> WHAT YOU HAVE TO DO:
Below are some records. Copy every line in them that holds "body".

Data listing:
☆ ☆ ☆ ☆ ☆

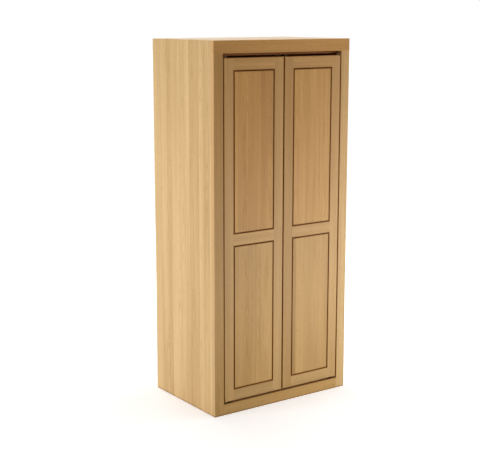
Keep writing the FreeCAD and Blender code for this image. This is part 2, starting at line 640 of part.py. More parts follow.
def save_doors():
    """Write every wooden piece of both doors."""
    reach = DOOR_TENON_REACH - GROOVE_FIT
    pieces = {
        "stile_hinge": hinge_stile(),
        "stile_meeting": meeting_stile(),
        "rail_top": door_rail(UPPER_FIELD_TOP, (UPPER_FIELD_TOP, UPPER_FIELD_TOP + reach),
                              [(UPPER_FIELD_TOP, 1)], [DOOR_TOP]),
        "rail_middle": door_rail(MIDDLE_RAIL_BOTTOM, (MIDDLE_RAIL_BOTTOM, MIDDLE_RAIL_TOP),
                                 [(MIDDLE_RAIL_BOTTOM, 1), (MIDDLE_RAIL_TOP, -1)], []),
        "rail_bottom": door_rail(DOOR_BOTTOM, (LOWER_FIELD_BOTTOM - reach, LOWER_FIELD_BOTTOM),
                                 [(LOWER_FIELD_BOTTOM, -1)], [DOOR_BOTTOM]),
        "panel_upper": door_panel(MIDDLE_RAIL_TOP, UPPER_FIELD_TOP),
        "panel_lower": door_panel(LOWER_FIELD_BOTTOM, MIDDLE_RAIL_BOTTOM),
    }
    for name, piece in pieces.items():
        save("door_left_" + name, [piece])
        save("door_right_" + name, [mirrored(piece)])


# ---------------------------------------------------------------- catches and strike plates
def catch_front():
    """Return the place in Y of a catch's face."""
    return DOOR_BACK + STRIKE_THICKNESS + CATCH_CLEARANCE


def magnet_block(mount_height, way, room=0.0):
    """Return the left magnet of the catch that stands on, or hangs from, a face at mount_height."""
    half = MAGNET_WIDTH / 2 + room
    near = mount_height + way * (MAGNET_EDGE - room)
    far = mount_height + way * (MAGNET_EDGE + MAGNET_HEIGHT + room)
    x_span = (-CATCH_INSET - half, -CATCH_INSET + half)
    return block(x_span, (catch_front(), catch_front() + MAGNET_DEPTH + room), (near, far))


def catch_screw_places(mount_height, way):
    """Return where a left catch is screwed down, on the outer faces of its ears."""
    reach = (CATCH_CORE_WIDTH + CATCH_WIDTH) / 4
    height = mount_height + way * CATCH_EAR_HEIGHT
    middle = catch_front() + CATCH_DEPTH / 2
    return [FreeCAD.Vector(-CATCH_INSET + side * reach, middle, height) for side in (-1, 1)]


def catch_screws(mount_height, way, room=0.0):
    """Return the screws of both catches at a mounting face, or their holes."""
    places = catch_screw_places(mount_height, way)
    return both_sides([small_screw(place, AXIS_Z * -way, room) for place in places])


def catch(mount_height, way):
    """Return a left catch's housing: a core between two ears, with a pocket for the magnet."""
    front = catch_front()
    depth = (front, front + CATCH_DEPTH)
    core = block((-CATCH_INSET - CATCH_CORE_WIDTH / 2, -CATCH_INSET + CATCH_CORE_WIDTH / 2), depth,
                 (mount_height, mount_height + way * CATCH_HEIGHT))
    ears = block((-CATCH_INSET - CATCH_WIDTH / 2, -CATCH_INSET + CATCH_WIDTH / 2), depth,
                 (mount_height, mount_height + way * CATCH_EAR_HEIGHT))
    cuts = [magnet_block(mount_height, way, MAGNET_FIT)] + catch_screws(mount_height, way, SCREW_FIT)
    return carve(join(core, [ears]), cuts)


def strike_height(mount_height, way):
    """Return the height of a strike plate's middle, level with its magnet."""
    return mount_height + way * (MAGNET_EDGE + MAGNET_HEIGHT / 2)


def strike_middles():
    """Return the heights of the lower and the upper strike plate."""
    return [strike_height(FLOOR_TOP, 1), strike_height(HEAD_RAIL_BOTTOM, -1)]


def strike_screws(room=0.0):
    """Return the left door's strike screws, or their holes."""
    return [small_screw(FreeCAD.Vector(-CATCH_INSET + side * STRIKE_SCREW_PITCH / 2,
                                       DOOR_BACK + STRIKE_THICKNESS, height), -AXIS_Y, room)
            for height in strike_middles() for side in (-1, 1)]


def strike_plates():
    """Return the left door's two strike plates."""
    x_span = (-CATCH_INSET - STRIKE_WIDTH / 2, -CATCH_INSET + STRIKE_WIDTH / 2)
    return [carve(block(x_span, (DOOR_BACK, DOOR_BACK + STRIKE_THICKNESS),
                        (height - STRIKE_HEIGHT / 2, height + STRIKE_HEIGHT / 2)), strike_screws(SCREW_FIT))
            for height in strike_middles()]


# ---------------------------------------------------------------- fittings inside
def partition():
    """Return the upright board between the two bays, with pin holes on its right face."""
    board = block(partition_span(), (INNER_FRONT, BACK_PANEL_FRONT),
                  (FLOOR_TOP - HOUSING_DEPTH, SHELF_UNDERSIDE + HOUSING_DEPTH))
    return carve(board, shelf_pin_holes(PARTITION_RIGHT, -AXIS_X))


def loose_shelf(index):
    """Return one loose shelf."""
    low = shelf_underside(index)
    high = low + SHELF_THICKNESS
    board = block((PARTITION_RIGHT + SHELF_END_GAP, INNER_HALF - SHELF_END_GAP),
                  (SHELF_FRONT, BACK_PANEL_FRONT), (low, high))
    return eased(board, [{"Y": SHELF_FRONT, "Z": low}, {"Y": SHELF_FRONT, "Z": high}])


def shelf_pins():
    """Return the four pins under each loose shelf."""
    def pin(place, out_of_wall):
        """Return one pin that enters the wall at place."""
        return Part.makeCylinder(SHELF_PIN_RADIUS, SHELF_PIN_LENGTH, place - out_of_wall * SHELF_PIN_ENTRY,
                                 out_of_wall)
    in_partition = [pin(place, AXIS_X) for place in shelf_pin_places(PARTITION_RIGHT, (0,))]
    in_side = [pin(place, -AXIS_X) for place in shelf_pin_places(INNER_HALF, (0,))]
    return in_partition + in_side


def peg_frame():
    """Return the placement that tips a peg upwards at the rail's face."""
    return FreeCAD.Rotation(AXIS_X, -PEG_RISE_DEGREES)


def peg_places():
    """Return where the pegs meet the peg rail's face."""
    bay = PARTITION_LEFT + INNER_HALF
    pitch = bay / len(PEG_NAMES)
    height = PEG_RAIL_TOP - PEG_RAIL_HEIGHT / 2
    return [FreeCAD.Vector(-INNER_HALF + pitch * (index + 0.5), PEG_RAIL_FRONT, height)
            for index in range(len(PEG_NAMES))]


def peg_mortise(place):
    """Return the slanting hole in the peg rail for a peg's tenon."""
    outward = peg_frame().multVec(-AXIS_Y)
    start = place - outward * (PEG_TENON_LENGTH + PEG_FIT)
    return Part.makeCylinder(PEG_TENON_RADIUS + PEG_FIT, 2 * PEG_TENON_LENGTH, start, outward)


def peg(place):
    """Return a turned peg: tenon, collar, waisted neck and round knob."""
    tenon_end = -PEG_TENON_LENGTH
    seat = PEG_COLLAR_RADIUS * math.sin(math.radians(PEG_RISE_DEGREES))
    collar_end = seat + PEG_COLLAR_LENGTH
    knob_start = PEG_LENGTH - PEG_KNOB_RADIUS
    profile = [(0.0, tenon_end), (PEG_TENON_RADIUS, tenon_end), (PEG_TENON_RADIUS, seat),
               (PEG_COLLAR_RADIUS, seat), (PEG_COLLAR_RADIUS, collar_end)]
    points = [FreeCAD.Vector(radius, 0.0, along) for radius, along in profile]
    neck = Part.BSplineCurve()
    neck.interpolate([points[-1], FreeCAD.Vector(PEG_NECK_RADIUS, 0.0, PEG_NECK_POSITION),
                      FreeCAD.Vector(PEG_KNOB_RADIUS, 0.0, knob_start)])
    crown = FreeCAD.Vector(0.0, 0.0, PEG_LENGTH)
    slope = math.radians(45.0)
    shoulder = FreeCAD.Vector(PEG_KNOB_RADIUS * math.cos(slope), 0.0,
                              knob_start + PEG_KNOB_RADIUS * math.sin(slope))
    knob = Part.Arc(FreeCAD.Vector(PEG_KNOB_RADIUS, 0.0, knob_start), shoulder, crown)
    edges = [Part.LineSegment(start, end).toShape() for start, end in zip(points, points[1:])]
    edges += [neck.toShape(), knob.toShape(), Part.LineSegment(crown, points[0]).toShape()]
    turned = Part.Face(Part.Wire(edges)).revolve(ORIGIN, AXIS_Z, 360)
    facing = FreeCAD.Rotation(AXIS_X, 90.0)
    turned.Placement = FreeCAD.Placement(place, peg_frame().multiply(facing))
    return turned


def peg_rail():
    """Return the peg rail across the back of the tall bay."""
    span = (-INNER_HALF + PEG_RAIL_END_GAP, PARTITION_LEFT - PEG_RAIL_END_GAP)
    board = block(span, (PEG_RAIL_FRONT, BACK_PANEL_FRONT), (PEG_RAIL_TOP - PEG_RAIL_HEIGHT, PEG_RAIL_TOP))
    board = eased(board, [{"Y": PEG_RAIL_FRONT, "Z": PEG_RAIL_TOP},
                          {"Y": PEG_RAIL_FRONT, "Z": PEG_RAIL_TOP - PEG_RAIL_HEIGHT}])
    return carve(board, [peg_mortise(place) for place in peg_places()])


# ---------------------------------------------------------------- writing every node
def save_case():
    """Write the case, the face frame and the hidden joints between them."""
    save_pair("side_panel", side_panel(), right_side_panel())
    save("top_panel", [top_panel()])
    save("bottom_panel", [bottom_panel()])
    save("back_panel", [back_panel()])
    upper_rail = back_rail(TOP_UNDERSIDE - BACK_RAIL_HEIGHT, TOP_UNDERSIDE)
    save("back_rail_top", [carve(upper_rail, wall_holes())])
    save("back_rail_bottom", [back_rail(0.0, FLOOR_UNDERSIDE)])
    save("head_rail", [head_rail()])
    save_pair("frame_stile", frame_stile())
    save("frame_top_rail", [frame_top_rail()])
    save("frame_bottom_rail", [frame_bottom_rail()])
    side_dowels = both_sides([dowel(place) for place in side_dowel_places()])
    save("frame_dowels", side_dowels + [dowel(place) for place in TOP_DOWELS + BOTTOM_DOWELS])
    save("back_screws", [large_screw(place, -AXIS_Y) for place in back_screw_places()])


def save_pivots():
    """Write the plates, pins, bushes and washers that the doors turn on."""
    save_pair("pivot_plate_top", top_plate())
    save_pair("pivot_plate_bottom", bottom_plate())
    save("pivot_pins_top", both_sides([top_pin()]))
    save("pivot_pins_bottom", both_sides([bottom_pin()]))
    save("pivot_plate_screws", plate_screws_top() + plate_screws_bottom())
    save("thrust_washers", both_sides([thrust_washer()]))
    bushes = [bush(DOOR_BOTTOM, AXIS_Z), bush(DOOR_TOP, -AXIS_Z)]
    save("door_left_bushes", bushes)
    save("door_right_bushes", [mirrored(each) for each in bushes])


def save_catches():
    """Write the magnetic catches on the case and the strike plates on the doors."""
    mounts = {"top": (HEAD_RAIL_BOTTOM, -1), "bottom": (FLOOR_TOP, 1)}
    for name, (mount_height, way) in mounts.items():
        save_pair("catch_" + name, catch(mount_height, way))
    magnets = [magnet_block(mount_height, way) for mount_height, way in mounts.values()]
    save("catch_magnets", both_sides(magnets))
    screws = [each for mount_height, way in mounts.values() for each in catch_screws(mount_height, way)]
    save("catch_screws", screws)
    save("door_left_strikes", strike_plates())
    save("door_right_strikes", [mirrored(each) for each in strike_plates()])
    save("door_left_strike_screws", strike_screws())
    save("door_right_strike_screws", [mirrored(each) for each in strike_screws()])


def save_fittings():
    """Write the partition, the shelves and the peg rail."""
    save("partition", [partition()])
    save("top_shelf", [top_shelf()])
    for index, name in enumerate(SHELF_NAMES):
        save(name, [loose_shelf(index)])
    save("shelf_pins", shelf_pins())
    save("peg_rail", [peg_rail()])
    for name, place in zip(PEG_NAMES, peg_places()):
        save(name, [peg(place)])


save_case()
save_doors()
save_pivots()
save_catches()
save_fittings()
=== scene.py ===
"""Looks of a two-door oak broom cupboard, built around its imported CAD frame.

Every board keeps its CAD solid and gets an oak that is cut from a log of its own. Small metal and
plastic fittings are rebuilt with softened edges, and the screws with cross recesses and threads.
"""

import json
import logging
import math
from dataclasses import KW_ONLY, dataclass, field, replace
from enum import Enum
from functools import reduce
from itertools import pairwise

import bmesh
import bpy
from mathutils import Matrix, Vector

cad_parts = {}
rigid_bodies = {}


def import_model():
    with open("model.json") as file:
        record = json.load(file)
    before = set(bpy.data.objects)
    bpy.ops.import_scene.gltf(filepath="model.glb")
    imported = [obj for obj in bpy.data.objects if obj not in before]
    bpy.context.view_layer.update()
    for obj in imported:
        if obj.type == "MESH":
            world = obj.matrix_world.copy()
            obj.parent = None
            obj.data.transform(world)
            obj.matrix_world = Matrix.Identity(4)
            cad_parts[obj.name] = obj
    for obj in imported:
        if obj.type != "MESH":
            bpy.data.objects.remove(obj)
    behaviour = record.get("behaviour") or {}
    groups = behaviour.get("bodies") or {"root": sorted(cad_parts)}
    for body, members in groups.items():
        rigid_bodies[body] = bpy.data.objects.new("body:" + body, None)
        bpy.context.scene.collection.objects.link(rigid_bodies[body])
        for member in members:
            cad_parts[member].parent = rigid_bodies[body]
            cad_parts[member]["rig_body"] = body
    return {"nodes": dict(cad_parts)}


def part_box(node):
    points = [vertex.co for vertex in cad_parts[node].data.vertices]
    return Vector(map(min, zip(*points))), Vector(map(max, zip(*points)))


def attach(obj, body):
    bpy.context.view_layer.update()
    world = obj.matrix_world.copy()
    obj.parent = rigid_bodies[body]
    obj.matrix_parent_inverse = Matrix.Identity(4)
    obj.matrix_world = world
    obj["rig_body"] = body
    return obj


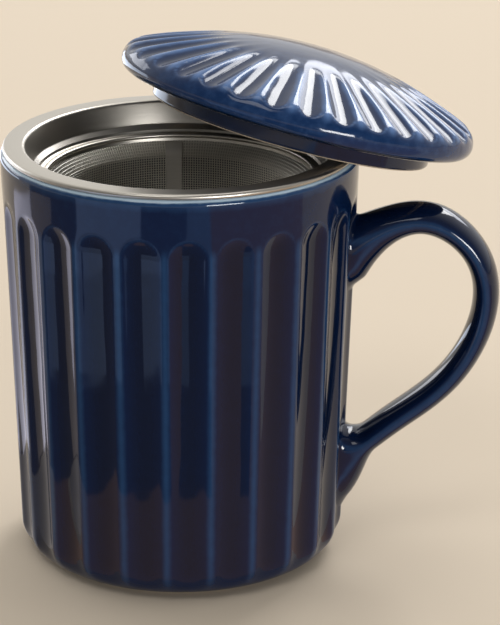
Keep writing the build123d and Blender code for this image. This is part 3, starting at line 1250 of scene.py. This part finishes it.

☆ ☆ ☆ ☆ ☆

> SOLUTION TO THIS EXERCISE:
    for body, members in groups.items():
        rigid_bodies[body] = bpy.data.objects.new("body:" + body, None)
        bpy.context.scene.collection.objects.link(rigid_bodies[body])
            cad_parts[member].parent = rigid_bodies[body]
            cad_parts[member]["rig_body"] = body
def attach(obj, body):
    obj.parent = rigid_bodies[body]
    obj["rig_body"] = body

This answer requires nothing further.